Serial Killer Israel Keyes 'Broke His Own Rule,' Lost Control
With Samantha Koenig, Keyes broke his 'unwritten rule' to travel to kill.
Dec. 11, 2012 — -- Serial killer Israel Keyes' capture was his own undoing. It was the meticulous murderer's loss of control and violation of his own careful rules of murder that ended years of traveling to kill for fun.
When Keyes, 34, approached an Anchorage coffee stand Feb. 1, he told himself that if the person working inside did not have her own car, he would only rob the place and leave.
But when he approached and found teenage barista Samantha Koenig by herself, he couldn't help himself, Keyes told police. He dragged her out, into his own car, raped her, strangled her and was eventually arrested for her murder.
"In prior cases, he had enough self-control to walk away from it, to not commit the kidnapping, to not commit the abduction and with Samantha he didn't," Anchorage homicide Det. Monique Doll said Monday. "He broke his own rule. He had drawn his line in the sand and he couldn't help himself, he said. He took her anyway."
The arrest of Keyes on March 12 ended more than a decade of traveling around the country to find victims to kill or to prepare for future crimes by burying murder kits of weapons, cash and tools to dispose of bodies. Since March he had been slowly telling police about his hidden life and how he operated. But the tale abruptly ended when Keyes committed suicide in his jail cell on Dec. 1.
Police are now left trying to fill in the details of his vicious life. Police believe he killed between 8 and 12 people, including Koenig, but only three victims have been definitively tied to Keyes so far.
Before his jail cell suicide, Keyes gave authorities some clues on how he managed to remain undetected for so long.
"He basically had this rule, this unwritten rule, that he would travel outside and go to great lengths to distance himself from any of his victims," Doll said. "He told us he was losing control. He was losing the massive amount of self-control that he had."

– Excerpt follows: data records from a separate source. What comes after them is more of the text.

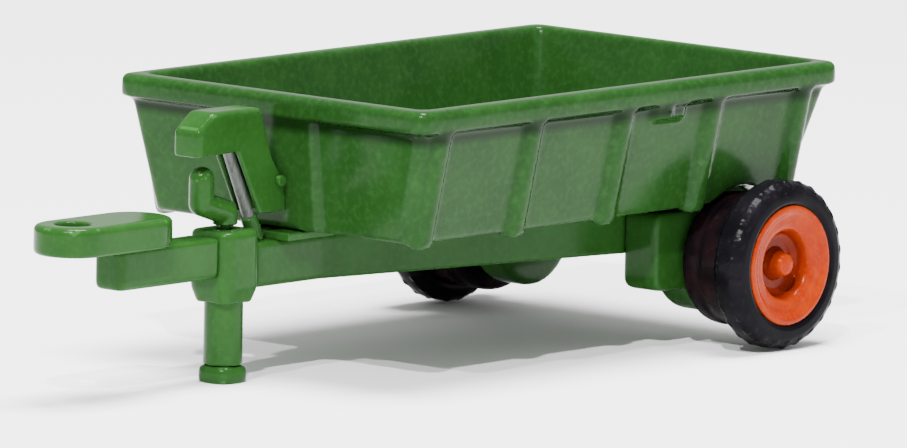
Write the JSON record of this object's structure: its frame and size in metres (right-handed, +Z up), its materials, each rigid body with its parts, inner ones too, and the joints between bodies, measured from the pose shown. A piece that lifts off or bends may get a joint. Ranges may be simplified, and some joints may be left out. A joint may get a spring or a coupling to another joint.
{
  "type": "miniature tipping farm trailer",
  "caption": "Die-cast miniature of a single-axle farm tipping trailer: open ribbed tub that tips rearward, A-frame drawbar with hitch ring, jack leg and two spinning wheels.",
  "frame": {"origin": "middle of the whole length and width, at ground level under the wheels and the jack foot", "axes": "+X forward to the hitch, +Y to the trailer's left, +Z up"},
  "size_m": [0.0548, 0.0276, 0.0162],
  "materials": {
    "green_paint": "glossy enamel over die-cast zinc",
    "steel": "dull drawn steel",
    "tyre_rubber": "shiny moulded black",
    "black_plastic": "gloss black",
    "orange_plastic": "gloss orange"
  },
  "bodies": {
    "chassis": {"chassis_frame": "green_paint", "axle_block_left": "green_paint", "axle_block_right": "green_paint", "hinge_lugs": "green_paint", "hinge_pin": "steel", "tub_rest_pads": "green_paint", "jack_collar": "green_paint", "drawbar_head": "green_paint", "hitch_ring_plate": "green_paint", "hitch_rivets": "green_paint", "ram_barrel": "green_paint", "ram_rod": "steel", "axle": "steel"},
    "tub_body": {"tub": "green_paint", "tub_hinge_ears": "green_paint", "hoist_hood": "green_paint", "hood_pin_heads": "green_paint"},
    "jack": {"jack_leg": "green_paint", "jack_foot": "green_paint"},
    "lever": {"locking_lever": "green_paint", "lever_stud": "green_paint"},
    "wheel_left": {"wheel_drum_left": "black_plastic", "tyre_left": "tyre_rubber", "wheel_hub_left": "orange_plastic", "hub_cap_left": "orange_plastic"},
    "wheel_right": {"wheel_drum_right": "black_plastic", "tyre_right": "tyre_rubber", "wheel_hub_right": "orange_plastic", "hub_cap_right": "orange_plastic"}
  },
  "joints": [
    {"name": "tub_tip", "type": "hinge", "parent": "chassis", "child": "tub_body", "pos_m": [-0.0235, 0, 0.0071], "axis": [0, -1, 0], "range_deg": [0, 45]},
    {"name": "jack_slide", "type": "slide", "parent": "chassis", "child": "jack", "axis": [0, 0, 1], "range_m": [0, 0.0022]},
    {"name": "lever_turn", "type": "hinge", "parent": "chassis", "child": "lever", "pos_m": [0.0126, 0, 0.00875], "axis": [0, 0, 1], "range_deg": [-50, 50]},
    {"name": "wheel_left_spin", "type": "hinge", "parent": "chassis", "child": "wheel_left", "pos_m": [-0.0209, 0.011, 0.005], "axis": [0, 1, 0], "continuous": true},
    {"name": "wheel_right_spin", "type": "hinge", "parent": "chassis", "child": "wheel_right", "pos_m": [-0.0209, -0.011, 0.005], "axis": [0, 1, 0], "continuous": true}
  ]
}
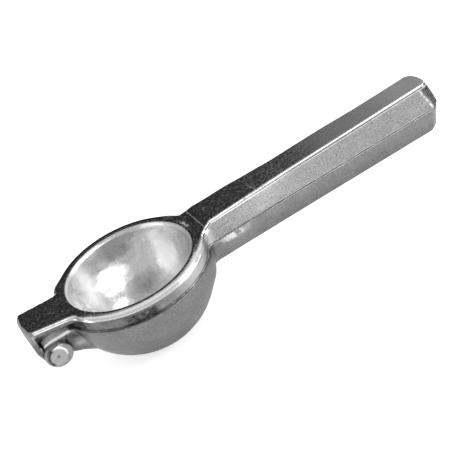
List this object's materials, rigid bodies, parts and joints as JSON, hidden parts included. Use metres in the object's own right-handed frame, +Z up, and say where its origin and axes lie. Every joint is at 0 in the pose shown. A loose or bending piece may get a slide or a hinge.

Koenig's abduction broke Keyes' rules on two levels. First, she was in Anchorage, which was also Keyes' home. Second, she did not have her own vehicle.
"Mr. Keyes told us that he was deciding as he walked up the coffee kiosk that if the person working inside did not have a vehicle he was only going to rob the [place] and walk away because he did not want to transport his victim in his vehicle," Doll said.
Keyes quickly discovered that Koenig did not have a car, but when he saw her, his desire to kill overpowered his discipline.
This admission was among many startling revelations Keyes made over about 40 hours of interviews with police in which he discussed topics ranging from torturing animals as a child to the way he fantasized his own death.
"He didn't plan on being taken alive," Anchorage Police Officer Jeff Bell said at the news conference.
Keyes envisioned himself being caught robbing a bank and dying in a police shootout, Bell said. For this reason, he would bring two guns with him to bank robberies--the gun used to rob the bank and a second gun hidden in his coat with 100 rounds for a shootout.
Keyes also talked about his interest in serial killers, though he was adamant about not being called a serial killer.
"He had researched and read other serial killers. He knew a lot about Ted Bundy," Doll said. "He was very careful to say that he had not patterned himself after any other serial killers, that his ideas were his own. He was very clear about that distinction. That mattered a lot to him."
"He never identified himself as a serial killer," she said. "That was one of the things that he wanted very much, as this investigation progressed, to keep from being identified as."
Doll said Keyes was interested in suspense and crime movies and books, which he said he enjoyed because he recognized himself in the characters in a way that he could never talk about.